>> Start Recorded data

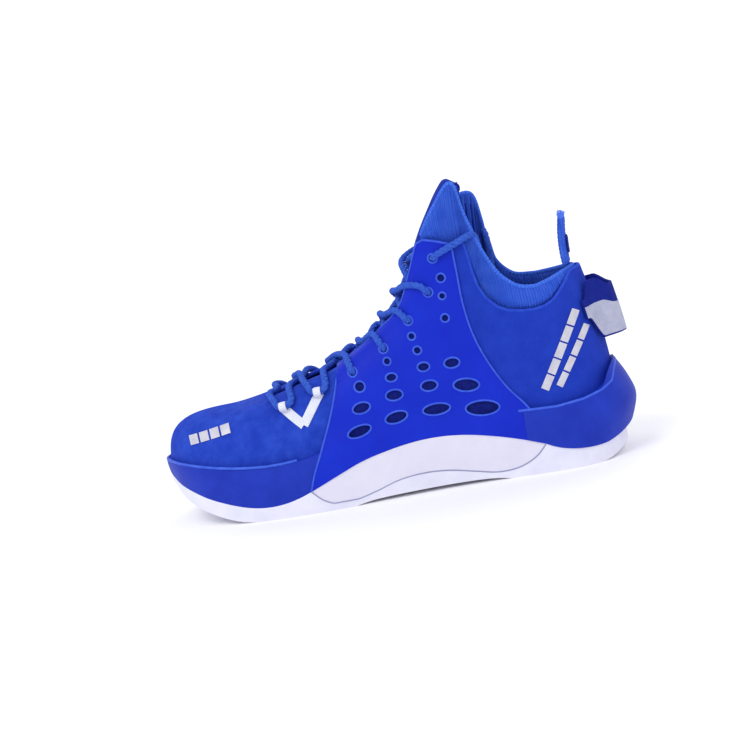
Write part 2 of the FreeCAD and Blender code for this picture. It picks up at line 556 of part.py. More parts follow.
# ---------------------------------------------------------------- lace
def cord_wire(points):
    """Straight runs through points, joined by the largest tangent arcs that fit; and the smallest radius."""
    edges, at, tightest = [], points[0], 999.0
    for before, corner, after in zip(points, points[1:], points[2:]):
        come, go = corner - before, after - corner
        reach = 0.45 * min(come.Length, go.Length)
        come.normalize()
        go.normalize()
        half = come.getAngle(go) / 2
        if half < 0.004:
            continue
        radius = reach / math.tan(half)
        tightest = min(tightest, radius)
        inward = (go - come).normalize()
        start, end = corner - come * reach, corner + go * reach
        middle = corner + inward * (radius / math.cos(half) - radius)
        edges.append(Part.LineSegment(at, start).toShape())
        edges.append(Part.Arc(start, middle, end).toShape())
        at = end
    edges.append(Part.LineSegment(at, points[-1]).toShape())
    return Part.Wire(edges), tightest


def tube(points, radius, name):
    wire, tightest = cord_wire(points)
    ring = Part.Wire(Part.makeCircle(radius, points[0], points[1] - points[0]))
    solid = wire.makePipeShell([ring], True, False)
    share = solid.Volume / (math.pi * radius ** 2 * wire.Length)
    print("%s: length %.1f, smallest radius %.1f, volume ratio %.3f, valid %s"
          % (name, wire.Length, tightest, share, solid.isValid()))
    return solid, wire.Length


def edge_station(u, t):
    """Station of the throat edge nearest to a point of the skin."""
    p = skin(u, t)
    return min([u + k * 0.05 for k in range(-60, 61)], key=lambda v: (skin(v, 1.0) - p).Length)


def towards(u, t, edge, distance):
    """Station and share of the point that lies distance from (u, t) on the way to the edge."""
    p = skin(u, t)
    s = 0.0
    while s < 1 and (skin(u + (edge - u) * s, t + (1 - t) * s) - p).Length < distance:
        s += 0.004
    return u + (edge - u) * s, t + (1 - t) * s


def eyelet_path(index, sign):
    """Points of a cord round the eyestay at an eyelet, from over its edge to the middle of the run inside."""
    u, t = find(EYELETS[index][0], EYELETS[index][1], sign)
    edge = edge_station(u, t)
    turn = towards(u, t, edge, 6.0)
    inside = offset_point(turn[0], turn[1], LACE_UNDER)
    under = offset_point(edge, 0.985, LACE_UNDER)
    return {"over": [offset_point(edge, 1.0, LACE_OVER), offset_point(turn[0], turn[1], LACE_OVER)],
            "hole": [offset_point(u, t, LACE_OVER - 0.1), offset_point(u, t, LACE_UNDER)],
            "inside": inside, "under": under, "joint": (inside + under) * 0.5}


def loop_path(place, sign):
    """Where a cord goes through a webbing loop, and its direction there."""
    u, t = find(place[0], place[1], sign)
    n = normal(u, t)
    way = (Vector(1, 0, 0) - n * n.x).normalize()
    return offset_point(u, t, LOOP_RISE), way


def on_side(x, z, sign, depth):
    u, t = find(x, z, sign)
    return offset_point(u, t, depth)


def edge_at(x, sign, depth, low=14.0, high=24.0):
    """Point over the top edge at x, between two stations of the lateral side or their medial mirror."""
    choices = [low + (high - low) * k / 200 for k in range(201)]
    choices = [u if sign < 0 else COUNT - u for u in choices]
    return offset_point(min(choices, key=lambda v: abs(skin(v, 1.0).x - x)), 1.0, depth)


def climb(place, heel_side, sign, edge_x, depth=2.55):
    """Points of a cord on the vamp, from a webbing loop up to the throat edge."""
    start, way = loop_path(place, sign)
    step = way * (3.6 if heel_side else -3.6)
    u, t = find(place[0] + (6.0 if heel_side else -6.0), place[1] + 3.6, sign)
    edges = [14 + k * 0.05 for k in range(200)]
    edges = [v if sign < 0 else COUNT - v for v in edges]
    edge = min(edges, key=lambda v: abs(skin(v, 1.0).x - edge_x))
    found = [start, start + step, offset_point(u, t, depth + 0.5)]
    for share in (0.36, 0.7):
        found.append(offset_point(u + (edge - u) * share, t + (1 - t) * share, depth + 0.15))
    return found + [offset_point(edge, 1.0, depth)]


def over_tongue(x, sign, height, spread=1.3):
    """Three points of a cord across the tongue, leaving the side given."""
    return [tongue_point(x - spread, sign * 7, height * 0.7 + 0.9), tongue_point(x, 0, height),
            tongue_point(x + spread, -sign * 7, height * 0.7 + 1.1)]


LOOP_RISE = 3.3
CROSSINGS = [-12.5, 4.5, 15.5]
LOW, HIGH = 2.5, 7.1            # height over the tongue of the lower and the upper cord of a crossing
cords = []
held = []


def lay(points):
    """Add one stretch of lace."""
    cord, size = tube(points, LACE_R, "lace stretch %d" % len(cords))
    cords.append(cord)
    held.append(size)


eyes = {sign: [eyelet_path(k, sign) for k in range(len(EYELETS))] for sign in (-1, 1)}
lay(climb(LOOP_FRONT, False, -1, -71.5) + [Vector(-72, 0, 72.6)] + climb(LOOP_FRONT, False, 1, -71.5)[::-1])
for sign, rise in ((-1, 0.0), (1, 4.7)):
    lay(climb(LOOP_FRONT, True, sign, -60) + [Vector(-56.5, 0, 75.2 + rise)]
        + climb(LOOP_BACK, False, -sign, -53)[::-1])
    eye = eyes[-sign][0]
    lay(climb(LOOP_BACK, True, sign, -38.5) + [Vector(-32, 0, 82.6 + rise)] + eye["over"] + eye["hole"]
        + [eye["inside"], eye["joint"]])
for row, x in enumerate(CROSSINGS):
    for sign, height in ((-1, LOW), (1, HIGH)):
        start, eye = eyes[sign][row], eyes[-sign][row + 1]
        lay([start["joint"], start["under"]] + over_tongue(x, sign, height) + eye["over"] + eye["hole"]
            + [eye["inside"], eye["joint"]])
for sign, height, rim_x in ((1, LOW, 66.0), (-1, HIGH, 70.0)):
    start, eye = eyes[sign][3], eyes[-sign][4]
    name = "lateral" if sign > 0 else "medial"
    crest = edge_at(rim_x, -sign, -4.0, 8.0, 9.6) + Vector(0, 0, 3.5)
    drop = Vector(crest.x + 1.6, crest.y + sign * 7.0, crest.z - 8.0)
    lay([start["joint"], start["under"], tongue_point(23.2, sign * 7, height * 0.7 + 0.7),
         tongue_point(24.8, 0, height), tongue_point(26.4, -sign * 7, height * 0.5 + 0.4), eye["under"],
         eye["inside"], eye["hole"][1], eye["hole"][0], on_side(46.5, 143.4, -sign, LACE_OVER),
         on_side(54, 146.4, -sign, LACE_OVER), on_side(60.5, 149.4, -sign, 3.2), crest, drop,
         drop - Vector(0, 0, 7)])
    points = [drop - Vector(0, 0, 7)] + [drop + Vector(a, sign * b, -c) for a, b, c in
                                         ((0, 0, 18), (0.8, 0.5, 34), (0.2, 1.4, 52), (-0.8, 1.3, 70), (-1, 0.9, 82))]
    free, size = tube(points, LACE_R, "lace_end_" + name)
    print([tuple(round(v, 2) for v in p) for p in points])
    keep("lace_end_" + name, free)
    tip = points[-1]
    keep("aglet_" + name, Part.makeCylinder(LACE_R - 0.3, 18, tip, tip - points[-2]))
keep("lace", Part.Compound(cords))
print("held length", round(sum(held), 1))

# ---------------------------------------------------------------- webbing loops on the vamp
for side, sign, first, last in (("lateral", -1, 16.5, 21.5), ("medial", 1, 26.5, 31.5)):
    webbing = layer(GAP, 0.9, first, last, crown=0.95, sole=0.1, rows=16)
    legs = []
    for place in (LOOP_FRONT, LOOP_BACK):
        dx, dz = place[0] - LOOP_ANCHOR[0], place[1] - LOOP_ANCHOR[1]
        size = math.hypot(dx, dz)
        wx, wz = -dz / size * 2.3, dx / size * 2.3
        tip = (place[0] + dx / size * 1.5, place[1] + dz / size * 1.5)
        legs.append(webbing.common(side_cut(loop_runs([
            (LOOP_ANCHOR[0] + wx, LOOP_ANCHOR[1] + wz), (tip[0] + wx, tip[1] + wz), (tip[0] - wx, tip[1] - wz),
            (LOOP_ANCHOR[0] - wx, LOOP_ANCHOR[1] - wz)]), near=min(0, sign * REACH), far=max(0, sign * REACH))))
        centre, way = loop_path(place, sign)
        start = centre - way * 2.2
        legs.append(Part.makeCylinder(3.1, 4.4, start, way).cut(Part.makeCylinder(2.32, 4.4, start, way)))
    keep("lace_loops_" + side, legs[0].fuse(legs[1:]))

for part_name in SHAPES:
    SHAPES[part_name].exportStep("parts/" + part_name + ".step")
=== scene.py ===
import math
import bmesh
import bpy
import numpy as np
from mathutils import Matrix, Vector
from mathutils.geometry import delaunay_2d_cdt


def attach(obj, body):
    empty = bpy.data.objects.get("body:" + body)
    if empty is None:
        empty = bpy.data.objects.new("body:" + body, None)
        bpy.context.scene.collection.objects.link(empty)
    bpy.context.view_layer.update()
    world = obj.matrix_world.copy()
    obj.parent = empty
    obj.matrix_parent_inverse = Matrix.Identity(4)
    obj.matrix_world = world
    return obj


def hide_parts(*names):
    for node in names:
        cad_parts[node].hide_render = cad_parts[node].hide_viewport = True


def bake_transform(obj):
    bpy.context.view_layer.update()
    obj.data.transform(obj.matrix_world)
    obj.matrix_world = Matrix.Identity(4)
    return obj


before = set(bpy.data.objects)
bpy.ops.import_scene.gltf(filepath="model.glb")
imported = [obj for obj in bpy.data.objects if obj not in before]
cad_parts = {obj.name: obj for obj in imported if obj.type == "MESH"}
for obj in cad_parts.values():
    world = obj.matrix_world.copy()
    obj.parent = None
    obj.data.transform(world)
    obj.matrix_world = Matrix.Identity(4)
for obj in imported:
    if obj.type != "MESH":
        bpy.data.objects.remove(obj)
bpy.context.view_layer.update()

MM = 0.001
PI = math.pi

# ---------------------------------------------------------------- camera, lights, floor
AZIMUTH, ELEVATION, ROLL, DISTANCE = math.radians(5), math.radians(9), math.radians(10), 1.5
PER_MM = 1.5867                          # picture units of a 750 wide frame for one millimetre


def make_camera():
    back = Vector((math.sin(AZIMUTH) * math.cos(ELEVATION), -math.cos(AZIMUTH) * math.cos(ELEVATION),
                   math.sin(ELEVATION)))
    level = Vector((0, 0, 1)).cross(back).normalized()
    rise = back.cross(level)
    right = level * math.cos(ROLL) - rise * math.sin(ROLL)
    up = level * math.sin(ROLL) + rise * math.cos(ROLL)
    target = (right * -34.2 + up * 105.9) * (MM / PER_MM)
    data = bpy.data.cameras.new("camera")
    data.sensor_width = 36
    data.lens = PER_MM * 36 * DISTANCE * 1000 / 750
    data.clip_end = 20
    camera = bpy.data.objects.new("camera", data)
    bpy.context.scene.collection.objects.link(camera)
    place = target + back * DISTANCE
    camera.matrix_world = Matrix(((right.x, up.x, back.x, place.x), (right.y, up.y, back.y, place.y),
                                  (right.z, up.z, back.z, place.z), (0, 0, 0, 1)))
    bpy.context.scene.camera = camera


def make_sun(name, source, strength, softness):
    """Wide soft light from one direction."""
    data = bpy.data.lights.new(name, "SUN")
    data.energy = strength
    data.angle = math.radians(softness)
    light = bpy.data.objects.new(name, data)
    bpy.context.scene.collection.objects.link(light)
    light.rotation_euler = Vector(source).to_track_quat("Z", "Y").to_euler()


make_camera()
make_sun("key", (-0.45, -0.75, 1.0), 0.75, 25)
make_sun("back", (0.5, 0.9, 0.9), 0.35, 40)
world = bpy.data.worlds.new("studio")
world.use_nodes = True
world.node_tree.nodes["Background"].inputs[0].default_value = (1, 1, 1, 1)
world.node_tree.nodes["Background"].inputs[1].default_value = 1.0
bpy.context.scene.world = world
bpy.context.scene.view_settings.view_transform = "Standard"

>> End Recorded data

▶ _Work required_
Extract and output the part that opens with the line containing "start = centre - way * 2.2" and closes with the line containing "PI = math.pi", unchanged, ends included.

▶ _Result of this exercise_
        start = centre - way * 2.2
        legs.append(Part.makeCylinder(3.1, 4.4, start, way).cut(Part.makeCylinder(2.32, 4.4, start, way)))
    keep("lace_loops_" + side, legs[0].fuse(legs[1:]))

for part_name in SHAPES:
    SHAPES[part_name].exportStep("parts/" + part_name + ".step")
=== scene.py ===
import math
import bmesh
import bpy
import numpy as np
from mathutils import Matrix, Vector
from mathutils.geometry import delaunay_2d_cdt


def attach(obj, body):
    empty = bpy.data.objects.get("body:" + body)
    if empty is None:
        empty = bpy.data.objects.new("body:" + body, None)
        bpy.context.scene.collection.objects.link(empty)
    bpy.context.view_layer.update()
    world = obj.matrix_world.copy()
    obj.parent = empty
    obj.matrix_parent_inverse = Matrix.Identity(4)
    obj.matrix_world = world
    return obj


def hide_parts(*names):
    for node in names:
        cad_parts[node].hide_render = cad_parts[node].hide_viewport = True


def bake_transform(obj):
    bpy.context.view_layer.update()
    obj.data.transform(obj.matrix_world)
    obj.matrix_world = Matrix.Identity(4)
    return obj


before = set(bpy.data.objects)
bpy.ops.import_scene.gltf(filepath="model.glb")
imported = [obj for obj in bpy.data.objects if obj not in before]
cad_parts = {obj.name: obj for obj in imported if obj.type == "MESH"}
for obj in cad_parts.values():
    world = obj.matrix_world.copy()
    obj.parent = None
    obj.data.transform(world)
    obj.matrix_world = Matrix.Identity(4)
for obj in imported:
    if obj.type != "MESH":
        bpy.data.objects.remove(obj)
bpy.context.view_layer.update()

MM = 0.001
PI = math.pi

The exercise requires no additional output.